In 2021 operator Suncor Energy and its partners announced an extension project to refurbish the vessel and give it a decade more life. Production is expected to reach 29,000 barrels per day in 2023.

Another 75,000 barrels per day could come online in the near term if Cenovus Energy and its partners resume construction of the West White Rose project.

Construction of the West White Rose project in Placentia, Newfoundland was suspended in 2020. Photo courtesy Trades NL

West White Rose is a production platform that would connect to the existing Sea Rose FPSO. Construction was suspended in 2020 at about 60 per cent complete amid the oil price crash from pandemic lockdowns.

A decision on whether to restart is expected by mid-2022.

“We’re hoping for a positive announcement,” Barnes says.

“These are big projects. These are big fields. We’ll have Terra Nova back onstream later this year and hopefully, fingers crossed, the West White Rose project will get the go ahead. And in a couple of years, that will be in production.”
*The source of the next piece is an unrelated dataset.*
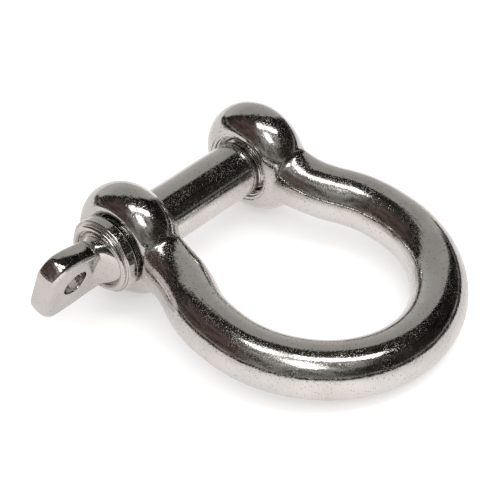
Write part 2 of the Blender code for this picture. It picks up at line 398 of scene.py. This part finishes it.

The offshore industry in Newfoundland and Labrador is also awaiting a decision by the federal government on whether a major new project called Bay du Nord can proceed.

Rendering of the proposed Bay du Nord project. Image courtesy Equinor

Owned by Norway-based Equinor, the proposed 200,000 barrel per day project is expected to have emissions of less than 8 kilograms per barrel, about half of the current international average.

In August 2021, the Impact Assessment Agency of Canada recommended the project for approval, stating that it is not likely to cause significant adverse environmental effects.

The project needs approval by the federal government, but the decision has been delayed twice. It is now expected in early April.

With the world facing a growing energy crisis because of Russia’s invasion of Ukraine, that decision can’t come soon enough.